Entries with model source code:

-- START --

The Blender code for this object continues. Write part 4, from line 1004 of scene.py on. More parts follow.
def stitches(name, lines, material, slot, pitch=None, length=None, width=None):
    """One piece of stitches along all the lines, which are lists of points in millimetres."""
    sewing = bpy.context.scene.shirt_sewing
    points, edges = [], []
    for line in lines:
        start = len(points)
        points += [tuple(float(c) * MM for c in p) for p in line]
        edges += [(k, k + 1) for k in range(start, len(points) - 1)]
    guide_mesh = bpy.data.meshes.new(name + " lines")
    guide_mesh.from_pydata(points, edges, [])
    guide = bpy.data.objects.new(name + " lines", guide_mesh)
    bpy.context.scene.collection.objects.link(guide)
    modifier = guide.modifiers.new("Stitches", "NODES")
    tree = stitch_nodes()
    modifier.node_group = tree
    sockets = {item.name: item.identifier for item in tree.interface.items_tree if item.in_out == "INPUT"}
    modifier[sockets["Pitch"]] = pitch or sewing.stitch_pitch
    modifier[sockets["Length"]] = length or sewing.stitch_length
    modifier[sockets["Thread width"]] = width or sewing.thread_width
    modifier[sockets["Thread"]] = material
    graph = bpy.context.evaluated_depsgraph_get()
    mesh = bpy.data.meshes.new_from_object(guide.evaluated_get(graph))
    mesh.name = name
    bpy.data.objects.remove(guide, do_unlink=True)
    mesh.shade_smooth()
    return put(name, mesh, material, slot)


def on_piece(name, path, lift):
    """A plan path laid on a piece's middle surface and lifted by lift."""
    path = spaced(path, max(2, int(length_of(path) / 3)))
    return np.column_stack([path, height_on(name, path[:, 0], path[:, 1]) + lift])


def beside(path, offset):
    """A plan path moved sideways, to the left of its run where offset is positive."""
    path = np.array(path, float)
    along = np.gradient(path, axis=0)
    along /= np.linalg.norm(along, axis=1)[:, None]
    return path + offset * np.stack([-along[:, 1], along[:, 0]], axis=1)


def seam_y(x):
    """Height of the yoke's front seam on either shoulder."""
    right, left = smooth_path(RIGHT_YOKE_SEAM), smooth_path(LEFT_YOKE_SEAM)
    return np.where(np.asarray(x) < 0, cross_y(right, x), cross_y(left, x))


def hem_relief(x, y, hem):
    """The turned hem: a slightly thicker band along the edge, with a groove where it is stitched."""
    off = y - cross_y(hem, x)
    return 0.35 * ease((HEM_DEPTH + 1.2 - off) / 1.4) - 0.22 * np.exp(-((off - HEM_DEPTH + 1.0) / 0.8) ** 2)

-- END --
-- START --

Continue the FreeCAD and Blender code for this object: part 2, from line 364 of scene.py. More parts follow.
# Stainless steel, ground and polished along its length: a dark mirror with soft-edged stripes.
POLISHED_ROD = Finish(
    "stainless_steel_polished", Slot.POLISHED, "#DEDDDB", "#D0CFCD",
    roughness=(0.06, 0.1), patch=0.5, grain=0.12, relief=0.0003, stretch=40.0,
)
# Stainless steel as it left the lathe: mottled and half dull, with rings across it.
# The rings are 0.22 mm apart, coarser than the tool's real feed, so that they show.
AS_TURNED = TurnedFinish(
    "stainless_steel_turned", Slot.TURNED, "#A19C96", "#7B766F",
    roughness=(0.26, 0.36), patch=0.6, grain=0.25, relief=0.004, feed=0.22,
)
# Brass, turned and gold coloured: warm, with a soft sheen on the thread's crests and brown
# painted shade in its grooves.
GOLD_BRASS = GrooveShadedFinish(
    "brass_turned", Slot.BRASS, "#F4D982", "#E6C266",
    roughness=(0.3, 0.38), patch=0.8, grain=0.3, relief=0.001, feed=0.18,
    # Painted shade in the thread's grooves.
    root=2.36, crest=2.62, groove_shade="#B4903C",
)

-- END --

Do this:
Retype only what lies between the line bearing "The Blender code" and the line bearing "return path +", keeping both of those lines.

Solution below:
The Blender code for this object continues. Write part 4, from line 1004 of scene.py on. More parts follow.
def stitches(name, lines, material, slot, pitch=None, length=None, width=None):
    """One piece of stitches along all the lines, which are lists of points in millimetres."""
    sewing = bpy.context.scene.shirt_sewing
    points, edges = [], []
    for line in lines:
        start = len(points)
        points += [tuple(float(c) * MM for c in p) for p in line]
        edges += [(k, k + 1) for k in range(start, len(points) - 1)]
    guide_mesh = bpy.data.meshes.new(name + " lines")
    guide_mesh.from_pydata(points, edges, [])
    guide = bpy.data.objects.new(name + " lines", guide_mesh)
    bpy.context.scene.collection.objects.link(guide)
    modifier = guide.modifiers.new("Stitches", "NODES")
    tree = stitch_nodes()
    modifier.node_group = tree
    sockets = {item.name: item.identifier for item in tree.interface.items_tree if item.in_out == "INPUT"}
    modifier[sockets["Pitch"]] = pitch or sewing.stitch_pitch
    modifier[sockets["Length"]] = length or sewing.stitch_length
    modifier[sockets["Thread width"]] = width or sewing.thread_width
    modifier[sockets["Thread"]] = material
    graph = bpy.context.evaluated_depsgraph_get()
    mesh = bpy.data.meshes.new_from_object(guide.evaluated_get(graph))
    mesh.name = name
    bpy.data.objects.remove(guide, do_unlink=True)
    mesh.shade_smooth()
    return put(name, mesh, material, slot)


def on_piece(name, path, lift):
    """A plan path laid on a piece's middle surface and lifted by lift."""
    path = spaced(path, max(2, int(length_of(path) / 3)))
    return np.column_stack([path, height_on(name, path[:, 0], path[:, 1]) + lift])


def beside(path, offset):
    """A plan path moved sideways, to the left of its run where offset is positive."""
    path = np.array(path, float)
    along = np.gradient(path, axis=0)
    along /= np.linalg.norm(along, axis=1)[:, None]
    return path + offset * np.stack([-along[:, 1], along[:, 0]], axis=1)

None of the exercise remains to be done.